Have a good weekend! Stay warm.

xo
craig

 

 

SELF PORTRAIT THURSDAY!
1.30.14

SELF PORTRAIT THURSDAY! 1.30.14Hello friends. Happy Thursday.

Today is the beginning of Week 12 of The Artist’s Way. This is the last week! Happy and sad. But I’ll give you a full conclusion next Thursday.

Still cold. So a lot of fun has been happening indoors. (Like the lip sync performance I did last Friday night. Doing another this Friday.) Not really going out much on my days off. But on Tuesday I did go for a walk Prospect Park at night. It was absolutely freezing. There was nobody around because it was night and cold. But the image was really amazing. Blue tones. Everything covered in snow. The foggy whiteness of the frozen lake. I was with David B. He started walking on the lake. I expected him to fall in while I was on shore. He got to the middle of the lake, too. I was surprised the water froze that much. Surprised he didn’t fall in.

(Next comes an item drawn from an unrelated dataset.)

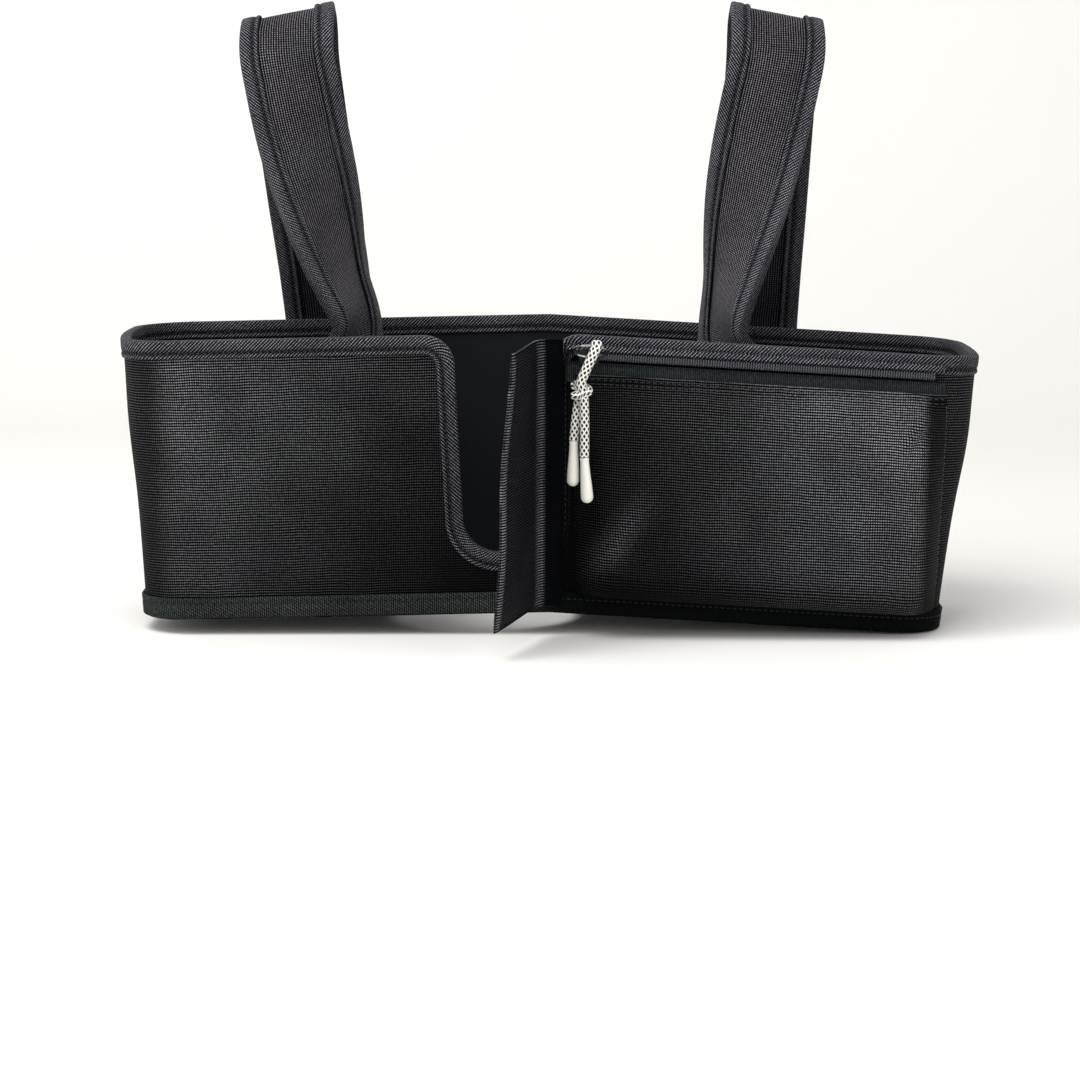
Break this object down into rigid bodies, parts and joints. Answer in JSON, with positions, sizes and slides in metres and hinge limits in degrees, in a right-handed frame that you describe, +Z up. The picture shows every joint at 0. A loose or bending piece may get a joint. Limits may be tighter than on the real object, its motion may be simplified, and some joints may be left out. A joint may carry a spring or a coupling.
{
  "type": "stroller organizer",
  "caption": "Soft hanging tray with two strap loops for a handlebar, divided compartments, a cup hole and handle notch, a side flap and a zipped front pocket with a corded pull.",
  "frame": {"origin": "middle of the box at its foot, cords left out", "axes": "+X along the tray to the viewer's right, +Y from the front to the back wall, +Z up"},
  "size_m": [0.4176, 0.1976, 0.3072],
  "materials": {
    "ribbed_fabric": "ribbed coated weave",
    "lining": "smooth coated lining",
    "binding_tape": "twill tape",
    "bottom_tape": "grosgrain tape",
    "strap_web": "ribbed coated weave",
    "hook_and_loop": "napped",
    "coil": "nylon coil",
    "nickel": "plated",
    "black_nickel": "black plated",
    "braided_cord": "diamond braid",
    "moulded_tip": "smooth moulded"
  },
  "bodies": {
    "tray": {"front_band": "ribbed_fabric", "back_wall": "ribbed_fabric", "cup_flap": "ribbed_fabric", "pocket_front": "ribbed_fabric", "base_panel": "lining", "divider_left": "lining", "divider_middle": "lining", "divider_right": "lining", "rim_binding": "binding_tape", "cup_hole_binding": "binding_tape", "zipper_tape_upper": "binding_tape", "zipper_tape_lower": "binding_tape", "strap_left_binding_inner": "binding_tape", "strap_left_binding_outer": "binding_tape", "strap_right_binding_inner": "binding_tape", "strap_right_binding_outer": "binding_tape", "bottom_binding": "bottom_tape", "strap_left": "strap_web", "strap_right": "strap_web", "patch_left_inner": "hook_and_loop", "patch_left_outer": "hook_and_loop", "patch_right_inner": "hook_and_loop", "patch_right_outer": "hook_and_loop", "zipper_coil_upper": "coil", "zipper_coil_lower": "coil"},
    "slider": {"slider": "black_nickel"},
    "pull": {"pull_ring": "nickel", "pull_cord_loop": "braided_cord", "pull_cord_left": "braided_cord", "pull_cord_right": "braided_cord", "pull_knot": "braided_cord", "pull_tip_left": "moulded_tip", "pull_tip_right": "moulded_tip"}
  },
  "joints": [
    {"name": "zip_slide", "type": "slide", "parent": "tray", "child": "slider", "axis": [0.9983, 0, -0.0589], "range_m": [0, 0.158]},
    {"name": "pull_swing", "type": "hinge", "parent": "slider", "child": "pull", "pos_m": [0.01864, -0.04122, 0.13738], "axis": [-0.9983, 0, 0.0589], "range_deg": [0, 70]}
  ]
}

I like being in the park at night. Sometimes it’s creepy at night. Especially in the summer. But in the winter it’s just so serene and quiet and special. It makes me feel really good about where I live in Brooklyn. I’ll gladly take close proximity to the park over bars and shops and such. Being near trees and such does wonders for my mind. (Needless to say, I was miserable when I lived in Bushwick. It’s  just really fucking ugly over there.)

In March I’m planning a fantasy trip to Puerto Rico for my six-year anniversary with Ben. I’m not sure it’s going to happen. It depends on some important things happening first. But I’m definitely visualizing it. Researching costs and places to stay. I just want to celebrate having been together for a long time. We’ve been through tons and stuck together. So, let’s get this show on the road!

Anyway, that’s all I got. No needlepoint projects going on right now. Just doing lots of sketching and such. Getting these ideas out, people.